MLA for Pelly
- In office 1944–1948
- Preceded by: Reginald Parker
- Succeeded by: John Banks

Personal details
- Born: Daniel Zederayko Daniels November 8, 1908 Gorlitz, Saskatchewan
- Died: November 11, 1991 (aged 83) Canora, Saskatchewan
- Party: Co-operative Commonwealth Federation
- Spouse: Kathleen Franko
- Occupation: educator

= Dan Daniels (politician) =

Canadian politician

Daniel Zederayko Daniels (November 8, 1908 - November 11, 1991) was an educator, merchant, farmer and political figure in Saskatchewan. He represented Pelly from 1944 to 1948 in the Legislative Assembly of Saskatchewan as a Co-operative Commonwealth Federation (CCF) member.

==Life==
He was born near Gorlitz, Saskatchewan, the son of Daniel Daniels and Axana Hanthar, both Ukrainian immigrants to Canada. Daniels was educated in Yorkton and Regina. In 1937, he married Kathleen Franko. Daniels also taught school in Saskatchewan for 8 years. He lived in Canora.

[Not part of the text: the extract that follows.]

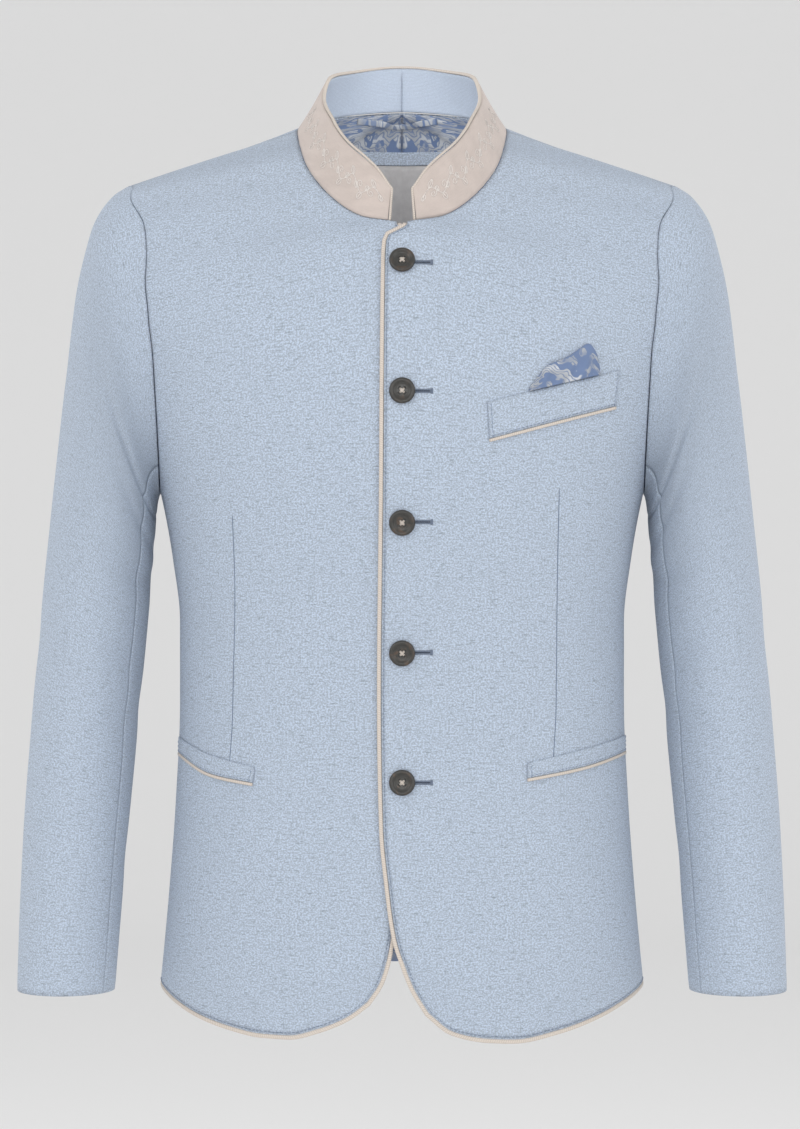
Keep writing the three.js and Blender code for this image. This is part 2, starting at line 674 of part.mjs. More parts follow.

Daniels was defeated by John Gray Banks when he ran for reelection to the provincial assembly in 1948. He served as mayor of Canora from 1952 to 1958. Daniels later served as president of the Canora Union Hospital and as vice-president of the Saskatchewan seniors' association. He died at the Canora Union Hospital at the age of 83.